[What is asked]: Repeat the material exactly, leaving nothing out.

[Rows from an object dataset]
---------------
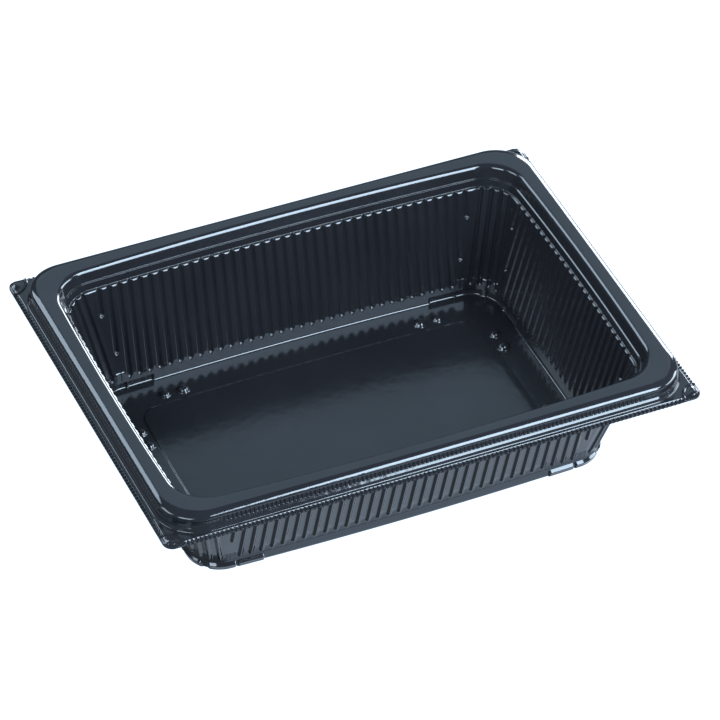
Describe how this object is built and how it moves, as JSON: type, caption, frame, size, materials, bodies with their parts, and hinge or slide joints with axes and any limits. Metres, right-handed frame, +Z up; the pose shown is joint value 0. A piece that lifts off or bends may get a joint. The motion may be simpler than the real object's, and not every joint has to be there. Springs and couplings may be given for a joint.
{
  "type": "takeaway food container",
  "caption": "Shallow rectangular black plastic food tray with fluted tapering walls, a raised flat rim, a knurled flange with corner tabs, and a floor edged with shallow pads.",
  "frame": {"origin": "on the resting plane under the floor, below the middle of the tray", "axes": "+X along the long side, +Y along the short side, +Z up out of the tray's mouth"},
  "size_m": [0.2282, 0.1678, 0.0556],
  "materials": {
    "black_plastic": "glossy thermoformed plastic, near black with a cool blue cast"
  },
  "bodies": {
    "root": {"tray": "black_plastic"}
  },
  "joints": []
}
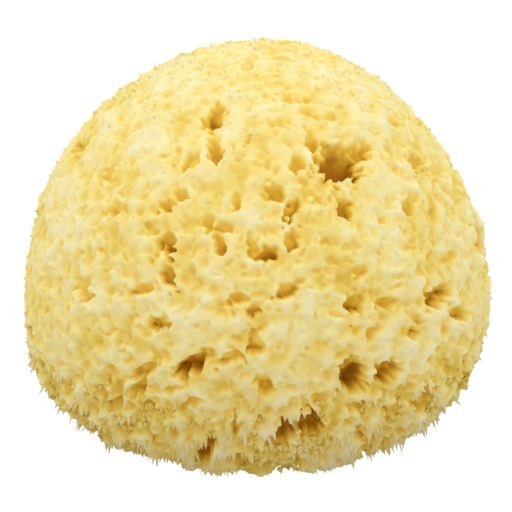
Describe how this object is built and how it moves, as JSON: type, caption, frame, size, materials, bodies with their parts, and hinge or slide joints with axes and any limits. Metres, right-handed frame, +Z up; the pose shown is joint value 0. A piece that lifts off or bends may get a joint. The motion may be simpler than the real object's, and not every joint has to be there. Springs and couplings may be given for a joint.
{
  "type": "sea sponge",
  "caption": "Rounded natural sea sponge with pointed tufts all over, open canals of several sizes, and a flat cut base to rest on.",
  "frame": {"origin": "middle of the sponge's box, on the flat cut that it rests on", "axes": "+Z up from the flat cut, +X to the right of the view in the picture, -Y towards the camera"},
  "size_m": [0.131, 0.123, 0.1114],
  "materials": {
    "sponge": "matte, dry spongin fibre, pale cream tufts over ochre canals"
  },
  "bodies": {
    "root": {"sea_sponge": "sponge"}
  },
  "joints": []
}
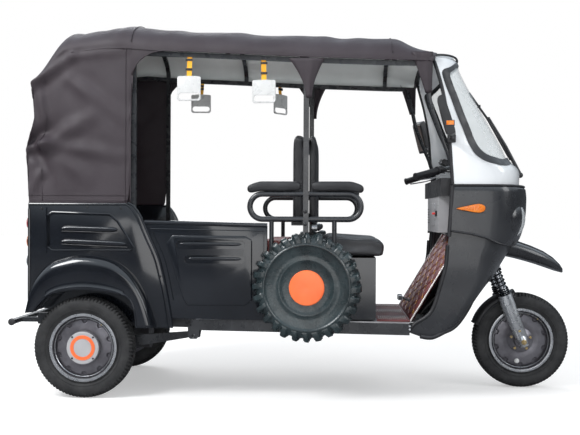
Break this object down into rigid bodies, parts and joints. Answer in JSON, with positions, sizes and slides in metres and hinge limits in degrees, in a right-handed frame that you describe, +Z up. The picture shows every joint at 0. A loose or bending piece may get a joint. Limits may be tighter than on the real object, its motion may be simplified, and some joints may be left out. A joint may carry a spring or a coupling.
{
  "type": "electric auto rickshaw",
  "caption": "Three-wheeled electric passenger rickshaw with a folding-hood canopy, open left side and raked front fork.",
  "frame": {"origin": "on the ground under the middle of the vehicle's box", "axes": "+X forward, +Y the vehicle's left, +Z up"},
  "size_m": [2.8, 1.22, 1.862],
  "materials": {
    "frame_paint": "gloss black tube",
    "body_paint": "deep gloss black",
    "floor_steel": "satin plate",
    "mat_vinyl": "quilted burgundy vinyl with gold stitching",
    "seat_vinyl": "burgundy vinyl",
    "black_vinyl": "satin black vinyl",
    "battery_case": "matt",
    "hood_fabric": "matt coated canvas",
    "handle_plastic": "milky translucent plate on a yellow strap",
    "white_shell": "gloss white",
    "screen_glass": "clear",
    "seal_rubber": "satin",
    "black_plastic": "fine grain",
    "charcoal_shell": "satin charcoal",
    "lamp_lens": "clear lens",
    "amber_lens": "amber lens",
    "red_lens": "red, amber and clear lenses",
    "grey_plastic": "fine grain",
    "cover_plastic": "moulded black with an orange disc",
    "axle_steel": "satin",
    "fork_metal": "satin silver",
    "tyre_rubber": "moulded tread",
    "rim_paint": "satin grey"
  },
  "bodies": {
    "root": {"chassis_frame": "frame_paint", "floor_panel": "floor_steel", "floor_mats": "mat_vinyl", "body_sides": "body_paint", "body_rear_panel": "body_paint", "wheel_houses": "body_paint", "rear_fenders": "body_paint", "side_panel_right": "body_paint", "bench_base": "body_paint", "bench_cushion": "seat_vinyl", "bench_back": "seat_vinyl", "battery_pack": "battery_case", "seat_box": "body_paint", "driver_cushion": "black_vinyl", "middle_cushion": "seat_vinyl", "backrests": "black_vinyl", "armrest_frames": "frame_paint", "armrest_pads": "black_vinyl", "roof_frame": "frame_paint", "canopy_roof": "hood_fabric", "canopy_sides": "hood_fabric", "canopy_back": "hood_fabric", "canopy_gussets": "hood_fabric", "grab_handles": "handle_plastic", "upper_cowl": "white_shell", "windscreen": "screen_glass", "windscreen_seal": "seal_rubber", "wiper": "black_plastic", "lower_cowl": "charcoal_shell", "headlamps": "lamp_lens", "indicators": "amber_lens", "front_beak": "charcoal_shell", "kick_panel": "mat_vinyl", "dashboard": "black_plastic", "glovebox": "grey_plastic", "mirrors": "black_plastic", "rear_bumper": "frame_paint", "tail_lamps": "red_lens", "spare_covers": "cover_plastic", "rear_axle": "axle_steel", "trailing_arms": "frame_paint", "rear_springs": "frame_paint"},
    "steering": {"fork": "fork_metal", "fork_springs": "frame_paint", "front_mudguard": "black_plastic", "handlebar": "frame_paint", "instrument_pod": "black_plastic"},
    "front_wheel": {"front_tyre": "tyre_rubber", "front_rim": "rim_paint"},
    "rear_wheel_right": {"rear_tyre_right": "tyre_rubber", "rear_rim_right": "rim_paint"},
    "rear_wheel_left": {"rear_tyre_left": "tyre_rubber", "rear_rim_left": "rim_paint"}
  },
  "joints": [
    {"name": "steering_turn", "type": "hinge", "parent": "root", "child": "steering", "pos_m": [1.155, 0, 0.245], "axis": [-0.3584, 0, 0.9336], "range_deg": [-35, 35]},
    {"name": "front_wheel_spin", "type": "hinge", "parent": "steering", "child": "front_wheel", "pos_m": [1.155, 0, 0.245], "axis": [0, 1, 0], "continuous": true},
    {"name": "rear_wheel_right_spin", "type": "hinge", "parent": "root", "child": "rear_wheel_right", "pos_m": [-1.021, -0.43, 0.245], "axis": [0, 1, 0], "continuous": true},
    {"name": "rear_wheel_left_spin", "type": "hinge", "parent": "root", "child": "rear_wheel_left", "pos_m": [-1.021, 0.43, 0.245], "axis": [0, 1, 0], "continuous": true}
  ]
}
---------------
[Written solution]:
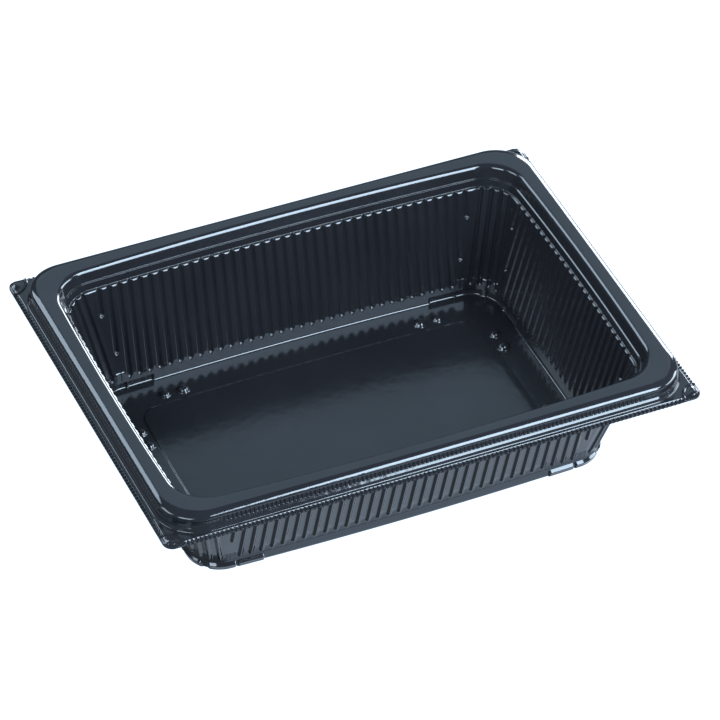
Describe how this object is built and how it moves, as JSON: type, caption, frame, size, materials, bodies with their parts, and hinge or slide joints with axes and any limits. Metres, right-handed frame, +Z up; the pose shown is joint value 0. A piece that lifts off or bends may get a joint. The motion may be simpler than the real object's, and not every joint has to be there. Springs and couplings may be given for a joint.
{
  "type": "takeaway food container",
  "caption": "Shallow rectangular black plastic food tray with fluted tapering walls, a raised flat rim, a knurled flange with corner tabs, and a floor edged with shallow pads.",
  "frame": {"origin": "on the resting plane under the floor, below the middle of the tray", "axes": "+X along the long side, +Y along the short side, +Z up out of the tray's mouth"},
  "size_m": [0.2282, 0.1678, 0.0556],
  "materials": {
    "black_plastic": "glossy thermoformed plastic, near black with a cool blue cast"
  },
  "bodies": {
    "root": {"tray": "black_plastic"}
  },
  "joints": []
}
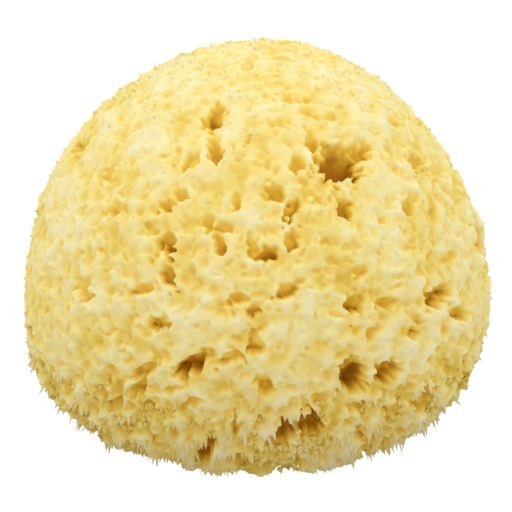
Describe how this object is built and how it moves, as JSON: type, caption, frame, size, materials, bodies with their parts, and hinge or slide joints with axes and any limits. Metres, right-handed frame, +Z up; the pose shown is joint value 0. A piece that lifts off or bends may get a joint. The motion may be simpler than the real object's, and not every joint has to be there. Springs and couplings may be given for a joint.
{
  "type": "sea sponge",
  "caption": "Rounded natural sea sponge with pointed tufts all over, open canals of several sizes, and a flat cut base to rest on.",
  "frame": {"origin": "middle of the sponge's box, on the flat cut that it rests on", "axes": "+Z up from the flat cut, +X to the right of the view in the picture, -Y towards the camera"},
  "size_m": [0.131, 0.123, 0.1114],
  "materials": {
    "sponge": "matte, dry spongin fibre, pale cream tufts over ochre canals"
  },
  "bodies": {
    "root": {"sea_sponge": "sponge"}
  },
  "joints": []
}
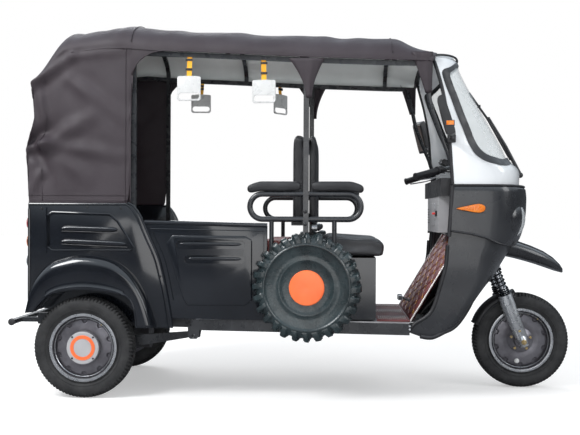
Break this object down into rigid bodies, parts and joints. Answer in JSON, with positions, sizes and slides in metres and hinge limits in degrees, in a right-handed frame that you describe, +Z up. The picture shows every joint at 0. A loose or bending piece may get a joint. Limits may be tighter than on the real object, its motion may be simplified, and some joints may be left out. A joint may carry a spring or a coupling.
{
  "type": "electric auto rickshaw",
  "caption": "Three-wheeled electric passenger rickshaw with a folding-hood canopy, open left side and raked front fork.",
  "frame": {"origin": "on the ground under the middle of the vehicle's box", "axes": "+X forward, +Y the vehicle's left, +Z up"},
  "size_m": [2.8, 1.22, 1.862],
  "materials": {
    "frame_paint": "gloss black tube",
    "body_paint": "deep gloss black",
    "floor_steel": "satin plate",
    "mat_vinyl": "quilted burgundy vinyl with gold stitching",
    "seat_vinyl": "burgundy vinyl",
    "black_vinyl": "satin black vinyl",
    "battery_case": "matt",
    "hood_fabric": "matt coated canvas",
    "handle_plastic": "milky translucent plate on a yellow strap",
    "white_shell": "gloss white",
    "screen_glass": "clear",
    "seal_rubber": "satin",
    "black_plastic": "fine grain",
    "charcoal_shell": "satin charcoal",
    "lamp_lens": "clear lens",
    "amber_lens": "amber lens",
    "red_lens": "red, amber and clear lenses",
    "grey_plastic": "fine grain",
    "cover_plastic": "moulded black with an orange disc",
    "axle_steel": "satin",
    "fork_metal": "satin silver",
    "tyre_rubber": "moulded tread",
    "rim_paint": "satin grey"
  },
  "bodies": {
    "root": {"chassis_frame": "frame_paint", "floor_panel": "floor_steel", "floor_mats": "mat_vinyl", "body_sides": "body_paint", "body_rear_panel": "body_paint", "wheel_houses": "body_paint", "rear_fenders": "body_paint", "side_panel_right": "body_paint", "bench_base": "body_paint", "bench_cushion": "seat_vinyl", "bench_back": "seat_vinyl", "battery_pack": "battery_case", "seat_box": "body_paint", "driver_cushion": "black_vinyl", "middle_cushion": "seat_vinyl", "backrests": "black_vinyl", "armrest_frames": "frame_paint", "armrest_pads": "black_vinyl", "roof_frame": "frame_paint", "canopy_roof": "hood_fabric", "canopy_sides": "hood_fabric", "canopy_back": "hood_fabric", "canopy_gussets": "hood_fabric", "grab_handles": "handle_plastic", "upper_cowl": "white_shell", "windscreen": "screen_glass", "windscreen_seal": "seal_rubber", "wiper": "black_plastic", "lower_cowl": "charcoal_shell", "headlamps": "lamp_lens", "indicators": "amber_lens", "front_beak": "charcoal_shell", "kick_panel": "mat_vinyl", "dashboard": "black_plastic", "glovebox": "grey_plastic", "mirrors": "black_plastic", "rear_bumper": "frame_paint", "tail_lamps": "red_lens", "spare_covers": "cover_plastic", "rear_axle": "axle_steel", "trailing_arms": "frame_paint", "rear_springs": "frame_paint"},
    "steering": {"fork": "fork_metal", "fork_springs": "frame_paint", "front_mudguard": "black_plastic", "handlebar": "frame_paint", "instrument_pod": "black_plastic"},
    "front_wheel": {"front_tyre": "tyre_rubber", "front_rim": "rim_paint"},
    "rear_wheel_right": {"rear_tyre_right": "tyre_rubber", "rear_rim_right": "rim_paint"},
    "rear_wheel_left": {"rear_tyre_left": "tyre_rubber", "rear_rim_left": "rim_paint"}
  },
  "joints": [
    {"name": "steering_turn", "type": "hinge", "parent": "root", "child": "steering", "pos_m": [1.155, 0, 0.245], "axis": [-0.3584, 0, 0.9336], "range_deg": [-35, 35]},
    {"name": "front_wheel_spin", "type": "hinge", "parent": "steering", "child": "front_wheel", "pos_m": [1.155, 0, 0.245], "axis": [0, 1, 0], "continuous": true},
    {"name": "rear_wheel_right_spin", "type": "hinge", "parent": "root", "child": "rear_wheel_right", "pos_m": [-1.021, -0.43, 0.245], "axis": [0, 1, 0], "continuous": true},
    {"name": "rear_wheel_left_spin", "type": "hinge", "parent": "root", "child": "rear_wheel_left", "pos_m": [-1.021, 0.43, 0.245], "axis": [0, 1, 0], "continuous": true}
  ]
}